● **Work instructions**: Report how many lines contain the word "loose", with no other text.

● **Records that describe objects**:
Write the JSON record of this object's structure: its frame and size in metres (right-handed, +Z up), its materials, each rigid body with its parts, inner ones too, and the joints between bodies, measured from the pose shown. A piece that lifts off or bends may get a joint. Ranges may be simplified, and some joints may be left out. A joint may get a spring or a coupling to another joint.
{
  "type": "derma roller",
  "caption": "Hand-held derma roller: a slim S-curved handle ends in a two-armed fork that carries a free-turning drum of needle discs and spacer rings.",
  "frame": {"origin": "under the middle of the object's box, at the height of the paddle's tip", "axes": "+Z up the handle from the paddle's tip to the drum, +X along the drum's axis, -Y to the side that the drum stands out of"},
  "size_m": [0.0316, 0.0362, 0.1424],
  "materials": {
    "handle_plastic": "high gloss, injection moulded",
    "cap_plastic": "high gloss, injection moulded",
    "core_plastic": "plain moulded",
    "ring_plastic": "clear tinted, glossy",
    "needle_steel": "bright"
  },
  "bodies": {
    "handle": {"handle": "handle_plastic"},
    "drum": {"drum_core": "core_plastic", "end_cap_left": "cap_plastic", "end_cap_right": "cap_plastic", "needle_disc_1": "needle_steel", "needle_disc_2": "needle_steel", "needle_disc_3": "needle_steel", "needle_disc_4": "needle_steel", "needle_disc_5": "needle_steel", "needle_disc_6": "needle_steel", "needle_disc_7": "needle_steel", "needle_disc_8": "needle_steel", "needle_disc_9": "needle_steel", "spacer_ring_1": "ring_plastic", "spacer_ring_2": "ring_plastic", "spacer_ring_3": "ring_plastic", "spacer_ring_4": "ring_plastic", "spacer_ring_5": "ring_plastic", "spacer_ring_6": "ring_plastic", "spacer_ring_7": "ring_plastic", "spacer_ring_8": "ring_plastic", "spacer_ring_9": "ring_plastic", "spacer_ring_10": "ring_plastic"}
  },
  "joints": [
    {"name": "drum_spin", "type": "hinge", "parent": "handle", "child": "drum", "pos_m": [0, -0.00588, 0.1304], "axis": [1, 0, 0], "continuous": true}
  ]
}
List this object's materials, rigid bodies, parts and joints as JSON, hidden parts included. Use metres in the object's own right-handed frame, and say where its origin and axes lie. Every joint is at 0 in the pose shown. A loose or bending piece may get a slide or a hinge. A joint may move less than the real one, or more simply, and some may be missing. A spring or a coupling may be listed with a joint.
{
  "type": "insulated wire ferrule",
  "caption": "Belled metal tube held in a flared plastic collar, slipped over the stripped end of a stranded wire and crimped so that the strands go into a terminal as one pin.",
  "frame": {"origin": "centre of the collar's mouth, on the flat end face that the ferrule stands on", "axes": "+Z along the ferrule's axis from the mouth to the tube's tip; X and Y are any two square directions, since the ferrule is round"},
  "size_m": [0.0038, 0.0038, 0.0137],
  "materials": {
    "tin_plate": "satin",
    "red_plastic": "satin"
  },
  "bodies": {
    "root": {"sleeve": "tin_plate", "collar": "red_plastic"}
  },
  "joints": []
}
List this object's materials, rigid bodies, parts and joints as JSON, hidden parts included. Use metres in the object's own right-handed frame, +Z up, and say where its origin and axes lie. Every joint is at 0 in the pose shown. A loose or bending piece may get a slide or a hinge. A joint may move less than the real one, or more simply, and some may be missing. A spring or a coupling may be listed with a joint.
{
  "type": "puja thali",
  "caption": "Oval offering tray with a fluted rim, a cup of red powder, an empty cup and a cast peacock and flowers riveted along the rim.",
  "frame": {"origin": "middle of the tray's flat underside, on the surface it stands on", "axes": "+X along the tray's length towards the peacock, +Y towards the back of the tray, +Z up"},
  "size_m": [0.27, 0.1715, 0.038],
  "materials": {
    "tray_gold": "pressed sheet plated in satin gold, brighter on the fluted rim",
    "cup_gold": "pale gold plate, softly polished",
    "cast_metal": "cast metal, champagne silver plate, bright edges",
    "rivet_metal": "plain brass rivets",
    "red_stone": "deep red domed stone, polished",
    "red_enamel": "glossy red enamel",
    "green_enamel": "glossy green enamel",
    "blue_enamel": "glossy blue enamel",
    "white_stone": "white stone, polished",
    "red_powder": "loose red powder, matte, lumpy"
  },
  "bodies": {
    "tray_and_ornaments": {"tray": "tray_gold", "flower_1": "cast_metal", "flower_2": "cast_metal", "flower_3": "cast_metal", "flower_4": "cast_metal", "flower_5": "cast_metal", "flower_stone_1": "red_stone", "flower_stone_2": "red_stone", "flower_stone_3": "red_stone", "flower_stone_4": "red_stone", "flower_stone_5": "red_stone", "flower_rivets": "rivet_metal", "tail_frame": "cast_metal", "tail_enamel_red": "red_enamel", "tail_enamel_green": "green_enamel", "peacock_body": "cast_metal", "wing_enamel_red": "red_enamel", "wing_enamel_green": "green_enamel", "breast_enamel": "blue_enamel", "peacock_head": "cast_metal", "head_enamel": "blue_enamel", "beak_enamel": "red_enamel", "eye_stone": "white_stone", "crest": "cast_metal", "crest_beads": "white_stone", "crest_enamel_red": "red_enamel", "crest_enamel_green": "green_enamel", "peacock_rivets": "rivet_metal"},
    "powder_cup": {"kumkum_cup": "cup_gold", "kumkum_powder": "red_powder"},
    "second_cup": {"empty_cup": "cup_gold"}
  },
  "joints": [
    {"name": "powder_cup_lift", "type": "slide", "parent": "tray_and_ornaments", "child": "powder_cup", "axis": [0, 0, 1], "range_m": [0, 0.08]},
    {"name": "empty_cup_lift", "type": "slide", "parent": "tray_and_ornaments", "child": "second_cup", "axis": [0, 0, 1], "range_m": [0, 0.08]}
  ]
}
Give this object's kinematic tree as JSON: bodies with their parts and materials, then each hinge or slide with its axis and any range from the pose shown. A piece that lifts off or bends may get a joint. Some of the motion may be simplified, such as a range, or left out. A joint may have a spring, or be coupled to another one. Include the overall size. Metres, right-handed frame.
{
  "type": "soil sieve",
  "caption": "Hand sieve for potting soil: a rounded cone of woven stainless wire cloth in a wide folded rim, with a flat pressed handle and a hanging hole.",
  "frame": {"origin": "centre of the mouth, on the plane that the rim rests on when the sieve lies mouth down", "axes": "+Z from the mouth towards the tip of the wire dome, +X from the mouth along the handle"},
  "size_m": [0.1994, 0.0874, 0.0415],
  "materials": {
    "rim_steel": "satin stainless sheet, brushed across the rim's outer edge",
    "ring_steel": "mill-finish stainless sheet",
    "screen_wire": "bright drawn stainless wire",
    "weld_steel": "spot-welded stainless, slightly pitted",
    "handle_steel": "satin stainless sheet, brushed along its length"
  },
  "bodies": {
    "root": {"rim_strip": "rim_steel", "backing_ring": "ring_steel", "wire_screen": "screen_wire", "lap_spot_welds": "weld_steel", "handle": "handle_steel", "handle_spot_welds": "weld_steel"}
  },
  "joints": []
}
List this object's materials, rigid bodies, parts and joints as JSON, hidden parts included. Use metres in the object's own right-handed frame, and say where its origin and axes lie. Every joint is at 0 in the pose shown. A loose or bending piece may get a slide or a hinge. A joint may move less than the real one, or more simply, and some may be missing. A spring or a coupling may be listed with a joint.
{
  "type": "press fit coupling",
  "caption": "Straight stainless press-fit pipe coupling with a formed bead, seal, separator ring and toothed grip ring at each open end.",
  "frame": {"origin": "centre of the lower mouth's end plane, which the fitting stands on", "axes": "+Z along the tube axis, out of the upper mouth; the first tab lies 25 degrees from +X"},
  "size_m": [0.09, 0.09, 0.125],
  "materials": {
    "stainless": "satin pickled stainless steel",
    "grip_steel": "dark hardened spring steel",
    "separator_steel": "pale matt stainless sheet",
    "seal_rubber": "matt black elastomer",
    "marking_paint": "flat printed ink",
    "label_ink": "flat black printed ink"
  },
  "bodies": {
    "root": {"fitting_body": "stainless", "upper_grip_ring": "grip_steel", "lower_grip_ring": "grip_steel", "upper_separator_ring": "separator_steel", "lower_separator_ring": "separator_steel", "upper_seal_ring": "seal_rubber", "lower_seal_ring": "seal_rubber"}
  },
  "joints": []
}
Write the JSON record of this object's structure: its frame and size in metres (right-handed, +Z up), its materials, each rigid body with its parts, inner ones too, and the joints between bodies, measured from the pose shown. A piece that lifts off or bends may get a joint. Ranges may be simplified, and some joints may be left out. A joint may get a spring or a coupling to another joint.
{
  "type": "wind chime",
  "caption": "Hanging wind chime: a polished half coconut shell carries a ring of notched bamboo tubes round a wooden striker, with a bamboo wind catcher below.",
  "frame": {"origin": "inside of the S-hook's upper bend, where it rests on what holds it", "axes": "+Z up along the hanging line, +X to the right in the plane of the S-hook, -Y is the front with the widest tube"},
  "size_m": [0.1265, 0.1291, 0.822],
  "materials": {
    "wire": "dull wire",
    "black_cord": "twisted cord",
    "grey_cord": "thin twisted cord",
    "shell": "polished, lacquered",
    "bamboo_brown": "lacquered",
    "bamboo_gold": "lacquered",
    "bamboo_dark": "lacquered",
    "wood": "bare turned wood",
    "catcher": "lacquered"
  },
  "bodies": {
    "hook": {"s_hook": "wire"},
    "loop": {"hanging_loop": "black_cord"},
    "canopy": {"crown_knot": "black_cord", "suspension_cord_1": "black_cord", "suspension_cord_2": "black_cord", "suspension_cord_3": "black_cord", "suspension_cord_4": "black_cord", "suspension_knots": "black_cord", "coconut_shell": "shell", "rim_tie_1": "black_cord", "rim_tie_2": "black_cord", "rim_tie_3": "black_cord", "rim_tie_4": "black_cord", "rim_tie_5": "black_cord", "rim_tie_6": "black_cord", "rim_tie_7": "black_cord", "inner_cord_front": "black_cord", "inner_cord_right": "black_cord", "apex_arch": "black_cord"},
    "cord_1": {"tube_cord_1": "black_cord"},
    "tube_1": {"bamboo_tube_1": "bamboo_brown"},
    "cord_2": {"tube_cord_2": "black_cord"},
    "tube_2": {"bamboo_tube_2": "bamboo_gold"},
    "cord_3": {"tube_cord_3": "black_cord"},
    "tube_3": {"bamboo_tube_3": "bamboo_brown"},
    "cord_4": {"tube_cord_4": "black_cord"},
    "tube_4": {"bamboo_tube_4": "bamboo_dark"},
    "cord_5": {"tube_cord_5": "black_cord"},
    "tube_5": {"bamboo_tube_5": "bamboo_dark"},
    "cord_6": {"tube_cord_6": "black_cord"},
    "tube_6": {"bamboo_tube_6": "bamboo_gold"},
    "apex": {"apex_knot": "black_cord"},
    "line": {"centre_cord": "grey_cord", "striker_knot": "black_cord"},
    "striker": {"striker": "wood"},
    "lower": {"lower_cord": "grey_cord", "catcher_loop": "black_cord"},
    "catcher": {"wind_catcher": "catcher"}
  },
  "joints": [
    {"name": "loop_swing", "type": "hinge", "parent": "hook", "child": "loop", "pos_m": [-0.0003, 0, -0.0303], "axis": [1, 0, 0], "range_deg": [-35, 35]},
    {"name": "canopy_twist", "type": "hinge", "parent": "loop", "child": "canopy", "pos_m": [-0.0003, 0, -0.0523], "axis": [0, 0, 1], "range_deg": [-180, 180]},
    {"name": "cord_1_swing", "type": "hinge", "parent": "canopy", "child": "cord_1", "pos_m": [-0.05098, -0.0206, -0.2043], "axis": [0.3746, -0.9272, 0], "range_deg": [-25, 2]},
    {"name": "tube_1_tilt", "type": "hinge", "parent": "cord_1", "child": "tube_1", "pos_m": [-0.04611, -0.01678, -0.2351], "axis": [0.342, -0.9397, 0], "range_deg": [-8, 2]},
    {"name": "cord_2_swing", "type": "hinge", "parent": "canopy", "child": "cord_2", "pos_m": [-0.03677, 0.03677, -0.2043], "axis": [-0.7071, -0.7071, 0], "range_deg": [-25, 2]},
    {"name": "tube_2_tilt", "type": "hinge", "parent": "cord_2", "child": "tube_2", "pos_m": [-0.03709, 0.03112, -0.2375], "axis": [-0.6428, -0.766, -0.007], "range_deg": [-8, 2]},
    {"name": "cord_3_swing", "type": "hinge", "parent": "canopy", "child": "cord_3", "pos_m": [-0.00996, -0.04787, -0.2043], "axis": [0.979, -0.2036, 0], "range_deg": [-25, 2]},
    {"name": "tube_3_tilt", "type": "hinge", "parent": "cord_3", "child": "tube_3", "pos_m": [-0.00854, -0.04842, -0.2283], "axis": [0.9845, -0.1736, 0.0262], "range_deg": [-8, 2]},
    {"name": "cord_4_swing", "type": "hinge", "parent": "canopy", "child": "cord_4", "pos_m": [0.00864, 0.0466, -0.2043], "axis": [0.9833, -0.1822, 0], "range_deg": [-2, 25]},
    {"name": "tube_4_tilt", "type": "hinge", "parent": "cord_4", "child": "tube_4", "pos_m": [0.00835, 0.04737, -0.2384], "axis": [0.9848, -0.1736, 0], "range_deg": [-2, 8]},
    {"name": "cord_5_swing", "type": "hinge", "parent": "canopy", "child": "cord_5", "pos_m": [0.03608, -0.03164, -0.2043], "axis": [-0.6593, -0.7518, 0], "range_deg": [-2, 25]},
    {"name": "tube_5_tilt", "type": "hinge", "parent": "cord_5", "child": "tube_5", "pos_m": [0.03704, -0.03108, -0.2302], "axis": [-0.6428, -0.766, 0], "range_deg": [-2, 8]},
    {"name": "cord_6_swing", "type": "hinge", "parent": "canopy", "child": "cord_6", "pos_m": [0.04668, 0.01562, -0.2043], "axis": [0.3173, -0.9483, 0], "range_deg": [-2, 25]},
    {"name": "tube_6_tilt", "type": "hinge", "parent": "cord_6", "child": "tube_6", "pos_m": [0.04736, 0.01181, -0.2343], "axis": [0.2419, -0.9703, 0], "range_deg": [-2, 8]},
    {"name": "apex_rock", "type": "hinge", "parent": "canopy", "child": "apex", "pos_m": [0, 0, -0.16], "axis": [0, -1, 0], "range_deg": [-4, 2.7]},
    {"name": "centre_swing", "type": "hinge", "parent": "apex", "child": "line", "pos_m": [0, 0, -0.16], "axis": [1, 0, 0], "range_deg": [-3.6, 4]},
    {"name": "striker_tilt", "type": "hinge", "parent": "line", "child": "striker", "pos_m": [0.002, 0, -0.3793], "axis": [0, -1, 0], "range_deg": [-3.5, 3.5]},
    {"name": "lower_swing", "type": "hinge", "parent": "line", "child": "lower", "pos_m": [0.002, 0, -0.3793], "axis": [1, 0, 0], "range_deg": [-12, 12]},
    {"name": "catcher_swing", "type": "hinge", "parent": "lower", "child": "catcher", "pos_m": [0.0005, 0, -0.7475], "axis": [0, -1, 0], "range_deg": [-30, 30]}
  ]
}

● **Exercise output**: 4